In this context, “taking an action” can include, for example, displaying a notice that optimization is available, such as the indication 424 within the License Overview box 420. Taking an action can also include displaying the Optimization Available box 430 on the user interface 340. The Optimization Available box 430 can include a description 432 that explains the particular optimizations available. In the example of FIG. 4, the description 432 explains that a particular server “is only running two VMs and could be using an Enterprise License.”

“Taking an action” can also include displaying a prompt 434 for taking a suggested action based on the available optimization. In this example, the prompt 434 asks the administrator whether to “Change VCSA 6.0 UI B from Data Center License to Enterprise License?” The prompt 434 can also include information regarding the cost savings associated with this change as well as any other relevant information. The user interface 340 can display buttons 436, 437 for answering the prompt 434 yes or no. It can also include a help 438 button that can cause the user interface 340 to display more detailed information about the identified server, license, or process for changing the license.

If the user selects the yes button 436, the system backend 350 can take additional actions with respect to changing the license. For example, the system backend 350 can provide instructions to the administrator for changing the license status of the identified server. In another example, the system backend 350 executes a script that causes the current license to be cancelled and institutes the optimized license identified in the prompt 434. If the user selects the no button 437, the system can take no further action. In some examples, the user interface 340 can hide the prompt 434, the description 432, the Optimization Available box 430, or some combination thereof.
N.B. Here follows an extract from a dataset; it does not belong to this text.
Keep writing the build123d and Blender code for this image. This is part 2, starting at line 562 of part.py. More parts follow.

Other examples of the disclosure will be apparent to those skilled in the art from consideration of the specification and practice of the examples disclosed herein. Though some of the described methods have been presented as a series of steps, it should be appreciated that one or more steps can occur simultaneously, in an overlapping fashion, or in a different order. The order of steps presented are only illustrative of the possibilities and those steps can be executed or performed in any suitable fashion. Moreover, the various features of the examples described here are not mutually exclusive. Rather, any feature of any example described here can be incorporated into any other suitable example. It is intended that the specification and examples be considered as exemplary only, with a true scope and spirit of the disclosure being indicated by the following claims.

Claims

1. A method for optimizing licensing costs for a server, the stages of the method comprising:

determining whether a first license applies to the server, wherein the first license allows for a greater number of Virtual Machines (VMs) to run on the server relative to a second license and wherein the first license costs more than the second license;

determining a number of VMs running on the server;

determining a number of VMs potentially allowed to run on the server based on using the second license; and

if the first license applies to the server and the number of VMs running on the server is less than or equal to the number of VMs potentially allowed to run on the server based on using the second license, performing an action for changing a license subscription for the server from the first license to the second license.
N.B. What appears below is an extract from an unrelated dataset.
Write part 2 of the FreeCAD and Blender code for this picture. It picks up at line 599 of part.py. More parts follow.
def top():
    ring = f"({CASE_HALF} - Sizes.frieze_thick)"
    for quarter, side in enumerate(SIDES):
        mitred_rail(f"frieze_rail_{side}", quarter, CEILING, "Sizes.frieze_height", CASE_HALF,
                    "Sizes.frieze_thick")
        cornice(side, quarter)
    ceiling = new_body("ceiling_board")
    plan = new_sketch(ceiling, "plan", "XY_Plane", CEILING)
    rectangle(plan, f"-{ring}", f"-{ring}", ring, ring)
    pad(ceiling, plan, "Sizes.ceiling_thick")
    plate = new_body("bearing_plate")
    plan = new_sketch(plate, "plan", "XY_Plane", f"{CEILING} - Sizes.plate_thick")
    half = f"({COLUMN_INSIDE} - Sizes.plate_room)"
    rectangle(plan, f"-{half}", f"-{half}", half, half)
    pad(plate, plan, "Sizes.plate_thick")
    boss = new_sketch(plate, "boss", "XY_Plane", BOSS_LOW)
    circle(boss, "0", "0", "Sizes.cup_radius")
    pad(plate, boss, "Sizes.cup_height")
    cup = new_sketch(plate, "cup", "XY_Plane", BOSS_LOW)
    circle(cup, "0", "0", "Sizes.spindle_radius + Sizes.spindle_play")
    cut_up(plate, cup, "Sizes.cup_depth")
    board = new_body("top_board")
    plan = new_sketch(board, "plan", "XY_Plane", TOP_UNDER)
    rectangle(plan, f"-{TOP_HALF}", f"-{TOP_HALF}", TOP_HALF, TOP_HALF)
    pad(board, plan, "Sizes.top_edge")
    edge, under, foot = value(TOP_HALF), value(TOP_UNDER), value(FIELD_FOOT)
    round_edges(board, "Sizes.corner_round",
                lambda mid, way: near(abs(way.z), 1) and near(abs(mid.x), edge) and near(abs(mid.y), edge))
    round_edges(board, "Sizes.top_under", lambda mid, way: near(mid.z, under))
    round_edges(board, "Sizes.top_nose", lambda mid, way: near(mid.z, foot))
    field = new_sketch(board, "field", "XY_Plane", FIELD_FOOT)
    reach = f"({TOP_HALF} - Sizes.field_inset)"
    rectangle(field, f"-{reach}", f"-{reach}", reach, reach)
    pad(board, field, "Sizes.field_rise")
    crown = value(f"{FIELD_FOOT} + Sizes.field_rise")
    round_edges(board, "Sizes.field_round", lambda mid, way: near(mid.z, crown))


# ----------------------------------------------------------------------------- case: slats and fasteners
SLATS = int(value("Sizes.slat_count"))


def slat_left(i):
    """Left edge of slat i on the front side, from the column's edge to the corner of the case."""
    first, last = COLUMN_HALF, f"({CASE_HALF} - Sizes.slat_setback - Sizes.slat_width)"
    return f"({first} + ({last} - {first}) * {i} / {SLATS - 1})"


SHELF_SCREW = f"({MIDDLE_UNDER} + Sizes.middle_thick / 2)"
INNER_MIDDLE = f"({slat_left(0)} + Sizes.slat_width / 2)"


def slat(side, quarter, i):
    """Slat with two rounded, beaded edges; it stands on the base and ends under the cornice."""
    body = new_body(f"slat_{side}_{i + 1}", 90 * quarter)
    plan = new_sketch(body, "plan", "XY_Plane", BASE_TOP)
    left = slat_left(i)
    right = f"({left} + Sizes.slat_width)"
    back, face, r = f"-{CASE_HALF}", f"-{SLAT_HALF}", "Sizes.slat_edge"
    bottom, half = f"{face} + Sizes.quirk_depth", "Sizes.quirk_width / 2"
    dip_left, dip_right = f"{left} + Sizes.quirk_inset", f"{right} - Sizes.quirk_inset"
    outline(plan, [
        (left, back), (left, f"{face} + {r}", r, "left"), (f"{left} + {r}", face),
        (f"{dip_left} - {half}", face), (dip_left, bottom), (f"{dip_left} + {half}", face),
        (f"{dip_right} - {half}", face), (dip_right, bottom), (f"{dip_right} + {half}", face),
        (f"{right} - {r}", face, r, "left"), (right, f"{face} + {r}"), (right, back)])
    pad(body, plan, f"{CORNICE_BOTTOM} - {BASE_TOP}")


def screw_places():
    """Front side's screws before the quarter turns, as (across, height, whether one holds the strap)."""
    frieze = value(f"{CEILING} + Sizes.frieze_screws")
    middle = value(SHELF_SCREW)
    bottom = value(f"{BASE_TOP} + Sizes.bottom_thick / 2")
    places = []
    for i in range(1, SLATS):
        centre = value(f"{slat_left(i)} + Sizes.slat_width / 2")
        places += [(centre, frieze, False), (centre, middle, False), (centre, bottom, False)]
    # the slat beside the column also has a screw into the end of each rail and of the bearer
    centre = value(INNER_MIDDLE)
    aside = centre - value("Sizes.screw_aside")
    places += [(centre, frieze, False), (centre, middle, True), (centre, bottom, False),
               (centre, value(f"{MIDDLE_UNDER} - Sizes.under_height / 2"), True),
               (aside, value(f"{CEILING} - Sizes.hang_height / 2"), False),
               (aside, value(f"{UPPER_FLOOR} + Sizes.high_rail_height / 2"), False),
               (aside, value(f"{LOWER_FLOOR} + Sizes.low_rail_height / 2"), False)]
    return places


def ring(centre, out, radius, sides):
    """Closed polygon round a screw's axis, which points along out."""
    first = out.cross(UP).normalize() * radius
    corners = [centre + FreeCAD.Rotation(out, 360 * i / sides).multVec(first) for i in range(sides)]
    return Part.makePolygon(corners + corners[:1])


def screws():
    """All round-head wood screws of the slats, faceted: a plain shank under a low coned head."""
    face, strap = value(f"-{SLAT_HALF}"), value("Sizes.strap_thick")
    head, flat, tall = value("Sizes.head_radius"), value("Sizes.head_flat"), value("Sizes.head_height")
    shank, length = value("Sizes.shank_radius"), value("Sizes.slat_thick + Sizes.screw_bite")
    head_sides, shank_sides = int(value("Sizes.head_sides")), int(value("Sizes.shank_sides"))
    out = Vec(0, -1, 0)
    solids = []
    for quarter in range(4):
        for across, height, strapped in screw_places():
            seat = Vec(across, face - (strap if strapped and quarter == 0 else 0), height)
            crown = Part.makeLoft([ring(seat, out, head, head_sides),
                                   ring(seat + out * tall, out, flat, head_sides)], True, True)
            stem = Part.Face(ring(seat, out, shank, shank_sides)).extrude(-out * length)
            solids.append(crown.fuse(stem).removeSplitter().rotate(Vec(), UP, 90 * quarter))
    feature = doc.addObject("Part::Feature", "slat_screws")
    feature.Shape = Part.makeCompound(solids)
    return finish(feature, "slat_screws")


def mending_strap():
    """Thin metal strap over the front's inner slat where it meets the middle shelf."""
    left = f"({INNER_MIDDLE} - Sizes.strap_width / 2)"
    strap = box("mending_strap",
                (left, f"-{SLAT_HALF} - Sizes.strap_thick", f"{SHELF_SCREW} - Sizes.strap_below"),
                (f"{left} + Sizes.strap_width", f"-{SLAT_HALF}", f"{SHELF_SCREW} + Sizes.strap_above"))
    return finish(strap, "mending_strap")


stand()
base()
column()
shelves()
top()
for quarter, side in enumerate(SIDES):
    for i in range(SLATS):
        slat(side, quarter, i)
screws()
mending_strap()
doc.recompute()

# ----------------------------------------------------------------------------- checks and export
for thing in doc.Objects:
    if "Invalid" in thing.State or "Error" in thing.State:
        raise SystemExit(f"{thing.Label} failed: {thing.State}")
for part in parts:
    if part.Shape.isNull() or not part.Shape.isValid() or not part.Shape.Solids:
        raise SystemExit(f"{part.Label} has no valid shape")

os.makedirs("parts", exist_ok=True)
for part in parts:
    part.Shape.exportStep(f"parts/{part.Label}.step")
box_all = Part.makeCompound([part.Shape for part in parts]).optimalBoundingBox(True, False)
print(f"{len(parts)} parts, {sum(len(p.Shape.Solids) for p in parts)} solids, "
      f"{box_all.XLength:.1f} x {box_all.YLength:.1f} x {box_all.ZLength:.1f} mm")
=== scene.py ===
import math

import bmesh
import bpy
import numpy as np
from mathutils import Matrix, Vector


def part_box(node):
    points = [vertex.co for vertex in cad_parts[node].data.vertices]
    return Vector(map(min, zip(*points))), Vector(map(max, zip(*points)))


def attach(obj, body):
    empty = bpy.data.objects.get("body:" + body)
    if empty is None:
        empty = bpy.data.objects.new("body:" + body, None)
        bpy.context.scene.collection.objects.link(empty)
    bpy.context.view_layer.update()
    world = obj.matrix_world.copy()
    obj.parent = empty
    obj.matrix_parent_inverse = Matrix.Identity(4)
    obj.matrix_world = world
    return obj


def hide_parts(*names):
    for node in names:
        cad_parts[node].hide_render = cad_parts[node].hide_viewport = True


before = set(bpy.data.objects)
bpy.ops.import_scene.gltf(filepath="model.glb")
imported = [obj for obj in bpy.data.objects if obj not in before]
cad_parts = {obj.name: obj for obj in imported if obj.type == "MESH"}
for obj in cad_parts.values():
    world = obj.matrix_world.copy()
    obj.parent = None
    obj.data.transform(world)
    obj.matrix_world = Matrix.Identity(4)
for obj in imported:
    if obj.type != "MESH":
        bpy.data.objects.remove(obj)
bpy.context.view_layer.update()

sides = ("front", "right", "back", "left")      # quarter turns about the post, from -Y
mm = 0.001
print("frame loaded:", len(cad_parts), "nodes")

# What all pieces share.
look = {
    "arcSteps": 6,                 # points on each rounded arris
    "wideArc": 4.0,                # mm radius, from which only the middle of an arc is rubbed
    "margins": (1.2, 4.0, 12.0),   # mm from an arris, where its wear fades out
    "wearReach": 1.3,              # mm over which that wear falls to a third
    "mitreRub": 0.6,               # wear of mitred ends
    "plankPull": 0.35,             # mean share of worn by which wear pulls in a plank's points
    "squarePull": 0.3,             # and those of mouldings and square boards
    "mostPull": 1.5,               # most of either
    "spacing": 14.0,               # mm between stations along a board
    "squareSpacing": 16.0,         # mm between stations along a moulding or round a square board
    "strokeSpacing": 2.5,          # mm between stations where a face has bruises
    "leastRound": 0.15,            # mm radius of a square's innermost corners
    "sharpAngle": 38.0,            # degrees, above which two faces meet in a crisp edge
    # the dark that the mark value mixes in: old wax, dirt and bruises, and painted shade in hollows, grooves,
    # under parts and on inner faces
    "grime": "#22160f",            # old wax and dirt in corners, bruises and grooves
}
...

2. The method of claim 1, wherein performing an action for changing the license subscription comprises displaying a Graphical User Interface (GUI) element on a computing device, the GUI element indicating that changing the license subscription for the server from the first license to the second license would reduce costs.
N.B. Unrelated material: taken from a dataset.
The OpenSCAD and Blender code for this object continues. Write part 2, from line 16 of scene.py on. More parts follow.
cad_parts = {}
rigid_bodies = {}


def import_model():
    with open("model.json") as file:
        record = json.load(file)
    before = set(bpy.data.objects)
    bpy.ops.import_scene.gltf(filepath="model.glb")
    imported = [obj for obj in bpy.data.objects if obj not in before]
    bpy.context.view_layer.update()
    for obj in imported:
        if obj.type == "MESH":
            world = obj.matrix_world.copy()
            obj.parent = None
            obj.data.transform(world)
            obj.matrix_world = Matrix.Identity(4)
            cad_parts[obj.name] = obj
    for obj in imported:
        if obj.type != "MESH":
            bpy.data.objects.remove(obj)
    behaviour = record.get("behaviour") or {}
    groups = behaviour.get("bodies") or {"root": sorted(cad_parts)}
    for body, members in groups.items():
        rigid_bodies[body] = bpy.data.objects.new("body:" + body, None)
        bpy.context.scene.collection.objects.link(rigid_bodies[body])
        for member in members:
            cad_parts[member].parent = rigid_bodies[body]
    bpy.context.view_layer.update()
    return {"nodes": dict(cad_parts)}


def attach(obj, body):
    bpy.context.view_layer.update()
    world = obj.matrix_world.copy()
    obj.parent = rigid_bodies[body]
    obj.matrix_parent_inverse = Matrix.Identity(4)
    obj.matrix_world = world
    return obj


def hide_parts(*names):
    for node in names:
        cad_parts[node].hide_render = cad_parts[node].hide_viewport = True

3. The method of claim 2, wherein the GUI element includes an estimated cost savings from changing the license subscription.

4. The method of claim 2, wherein the stages are performed in response to a user selecting a GUI element displayed on a computing device.

5. The method of claim 1, wherein performing an action for changing the license subscription comprises generating a message to an administrator, the message informing that changing the license subscription for the server from the first license to the second license would reduce costs.

6. The method of claim 1, wherein performing an action for changing the license subscription comprises executing a script that implements the second license at the server without requiring user intervention.

7. The method of claim 1, wherein the stages are performed automatically based on a predetermined time period.

8. A non-transitory, computer-readable medium comprising instructions that, when executed by a processor of a computer device, perform stages for optimizing licensing costs for a server, the stages comprising:

determining whether a first license applies to the server, wherein the first license allows for a greater number of Virtual Machines (VMs) to run on the server relative to a second license and wherein the first license costs more than the second license;

determining a number of VMs running on the server;

determining a number of VMs potentially allowed to run on the server based on using the second license; and

if the first license applies to the server and the number of VMs running on the server is less than or equal to the number of VMs potentially allowed to run on the server based on using the second license, performing an action for changing a license subscription for the server from the first license to the second license.

9. The non-transitory, computer-readable medium of claim 8, wherein performing an action for changing the license subscription comprises displaying a Graphical User Interface (GUI) element on a computing device, the GUI element indicating that changing the license subscription for the server from the first license to the second license would reduce costs.

10. The non-transitory, computer-readable medium of claim 9, wherein the GUI element includes an estimated cost savings from changing the license subscription.

11. The non-transitory, computer-readable medium of claim 9, wherein the stages are performed in response to a user selecting a GUI element displayed on a computing device.

12. The non-transitory, computer-readable medium of claim 8, wherein performing an action for changing the license subscription comprises generating a message to an administrator, the message informing that changing the license subscription for the server from the first license to the second license would reduce costs.

13. The non-transitory, computer-readable medium of claim 8, wherein performing an action for changing the license subscription comprises executing a script that implements the second license at the server without requiring user intervention.

14. The non-transitory, computer-readable medium of claim 8, wherein the stages are performed automatically based on a predetermined time period.

15. A system for optimizing licensing costs for a server, comprising:

a memory storage including a non-transitory, computer-readable medium comprising instructions; and

a computing device including a processor that executes the instructions to carry out stages comprising: determining whether a first license applies to the server, wherein the first license allows for a greater number of Virtual Machines (VMs) to run on the server relative to a second license and wherein the first license costs more than the second license; determining a number of VMs running on the server; determining a number of VMs potentially allowed to run on the server based on using the second license; and if the first license applies to the server and the number of VMs running on the server is less than or equal to the number of VMs potentially allowed to run on the server based on using the second license, performing an action for changing a license subscription for the server from the first license to the second license.

16. The system of claim 15, wherein performing an action for changing the license subscription comprises displaying a Graphical User Interface (GUI) element on a computing device, the GUI element indicating that changing the license subscription for the server from the first license to the second license would reduce costs.

17. The system of claim 16, wherein the stages are performed in response to a user selecting a GUI element displayed on a computing device.

18. The system of claim 15, wherein performing an action for changing the license subscription comprises generating a message to an administrator, the message informing that changing the license subscription for the server from the first license to the second license would reduce costs.

19. The system of claim 15, wherein performing an action for changing the license subscription comprises executing a script that implements the second license at the server without requiring user intervention.

20. The system of claim 15, wherein the stages are performed automatically based on a predetermined time period.